KARACHI (CNN) — Plumbing new depths in the battle for television ratings, abandoned babies are being given out as prizes on a controversial prime-time game show in Pakistan.
TV host Aamir Liaquat Hussain presented baby girls to two unsuspecting couples during his show, which is broadcast live for seven hours a day during the month of Ramadan.
“I was really shocked at first. I couldn’t believe we were being given this baby girl,” said Suriya Bilqees, now a mother of a two-week old. “I was extremely happy.”
Another baby, a boy, is due to be given to another couple at some point in the coming days.
The show’s host has been described as a religious scholar, TV megastar and even a sex symbol. His heady mix of religion and entertainment is often followed by controversy.
“At Christmas there’s Santa Claus to give everyone gifts, it’s important for Christians. For us Ramadan is a really special time so it’s really important to make people happy and reward them,” said Hussain.
His show — Aman Ramazan — has been dubbed Pakistan’s version of The Price Is Right, with members of the 500-strong audience receiving prizes in exchange for answering questions on the Quran.
The giveaway bonanza includes motorbikes, microwave ovens, washing machines and fridges.
He also cooks while men sing Islamic hymns and discusses religion with children in a garden full of rabbits, snakes and goats.
The baby girls given away on the show were found by an NGO, the Chhipa Welfare Association, which says it receives up to 15 abandoned babies a month.

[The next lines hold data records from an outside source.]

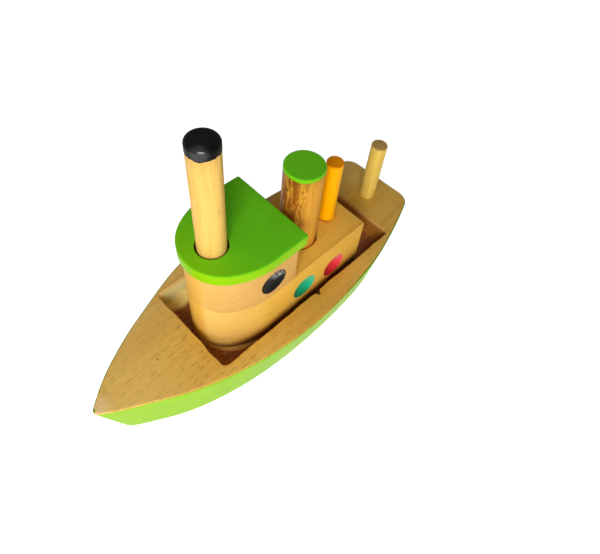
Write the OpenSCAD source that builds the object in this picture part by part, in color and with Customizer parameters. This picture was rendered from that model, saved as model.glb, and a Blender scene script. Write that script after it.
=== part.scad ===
// Wooden toy boat with a lift-out cabin, a loose funnel and a loose dowel.
// Millimetres. +X points to the bow, +Y to port, +Z up. The origin lies on the underside of the
// hull, below the middle of its length.

/* [Hull] */
// Length of the hull from transom to stem
hull_l = 188; // [150:1:260]
// Greatest beam at the deck
hull_beam = 72; // [60:0.5:110]
// Height of the hull block
hull_h = 34; // [26:0.5:60]
// Length from the transom to the greatest beam
aft_l = 86; // [60:1:110]
// Width of the transom at the deck, measured to its unrounded corners
transom_w = 42.5; // [30:0.5:60]
// How far the transom's middle lies to port of the centre line, as sawn by hand
stern_off = -2; // [-4:0.1:4]
// How far the sides draw in from deck to bottom
flare = 5; // [2:0.1:7]
// Radius of the two transom corners at the deck
corner_r = 8; // [8:0.5:14]
// Width of the flat sanded on the stem
stem_flat = 2.4; // [1:0.1:5]
// Eased deck and bottom edges
hull_ease = 0.8; // [0.3:0.1:2]

/* [Well] */
// Depth of the well below the deck
well_depth = 12; // [8:0.5:20]
// Radius of the cutter that milled the well's corners
well_r = 3.5; // [2:0.5:8]
// Gap between the cabin's sides and the well
gap_side = 4.2; // [2:0.1:8]
// Gap between the cabin's nose and the well
gap_fore = 4.6; // [1:0.1:8]
// Space left behind the cabin
gap_aft = 19.5; // [8:0.1:40]
// Thinnest wood left beside the well's floor
well_wall = 0.95; // [0.4:0.05:10]
// How far the well's middle lies to port of the centre line
well_y = 0.4; // [-2:0.1:2]
// Angle by which the well was milled out of true, its fore end to starboard
skew = -2.2; // [-4:0.1:0]

/* [Cabin] */
// Width of the deckhouse and the wheelhouse
cabin_w = 40; // [30:0.5:50]
// Length of the deckhouse
deckhouse_l = 87; // [75:0.1:110]
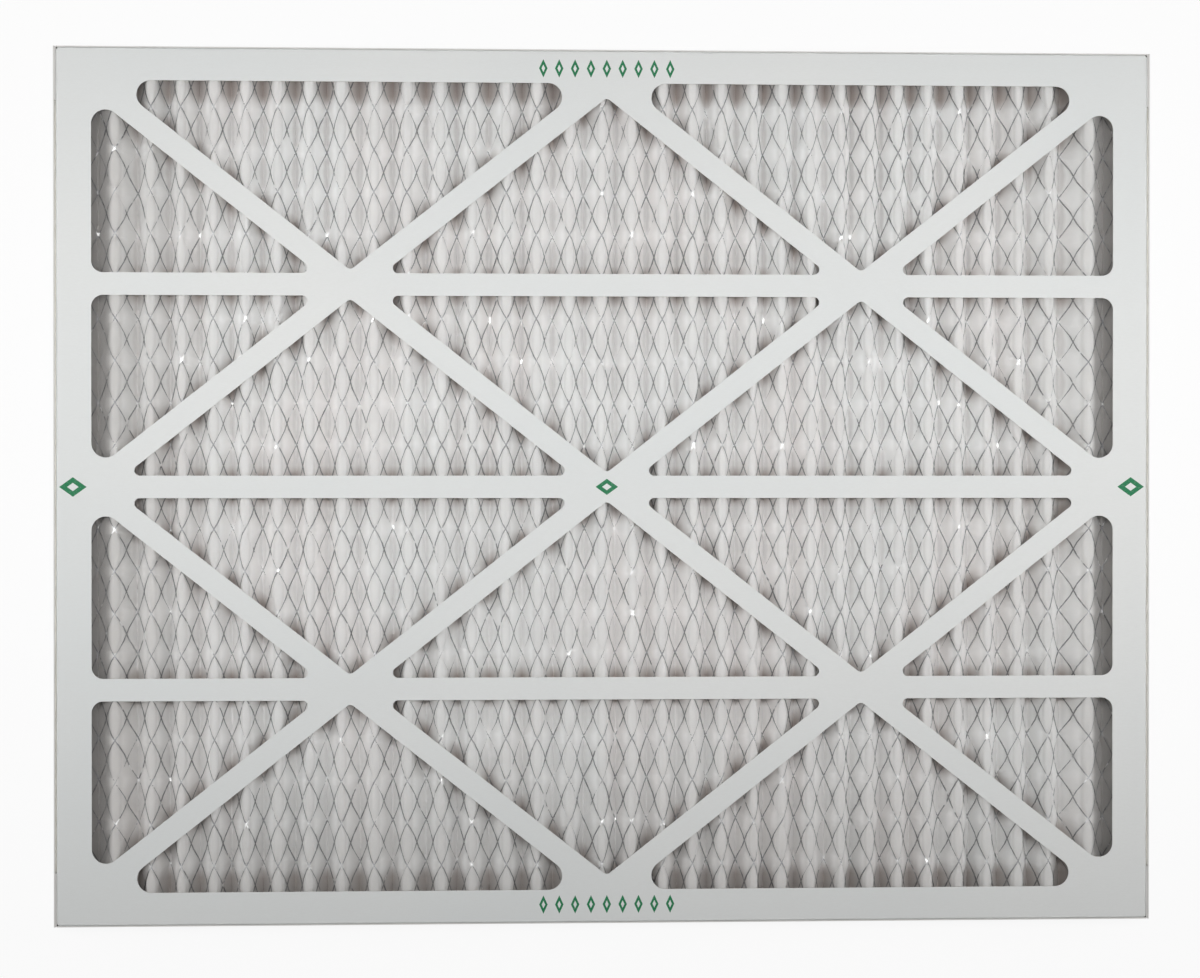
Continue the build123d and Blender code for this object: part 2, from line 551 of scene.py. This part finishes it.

“Our team finds babies abandoned on the street, in garbage bins — some of them dead, others mauled by animals. So why not ensure the baby is kept alive and gets a good home?” said Ramzan Chhipa, who runs the organization.
“We didn’t just give the baby away. We have our own vetting procedure. This couple was already registered with us and had four or five sessions with us.”
But, the couple didn’t know they would be handed a newborn when they were invited to take part in the show and paperwork was not processed before the live broadcast.
Adoption is not officially recognized in Pakistan and there is no adoption law. The couple will have to apply for guardianship at a family court.
Some viewers praised the show’s baby giveaway but others declared it a publicity stunt.
“Pakistan wake up,” Shamim Mahmood wrote on the NGO’s Facebook page. “Babies are not trophies to be handed to just anyone.”
Hussain says it isn’t a gimmick to win ratings during the Islamic holy month. He believes his show is unifying a fractured nation, plagued by sectarian violence, religious intolerance and terrorism.
“These are the disenfranchised babies that grow up to be street kids and used for suicide bombing attacks. We have tried to show an alternative,” he said.
“Telling people to take these kids off the rubbish on the streets, raise them and make them a responsible citizen, not to destroy society through terrorism,” he said.
The show has proved extremely popular, breaking ratings records and may be extended beyond its Ramadan run. He is also planning another program where the audience will be from the minority Hindu, Sikh and Christian communities.
“We’ve created a symbol of peace and love, that’s our show’s theme — to spread love. I’m setting an example. Giving a childless couple an abandoned child,” Hussain said.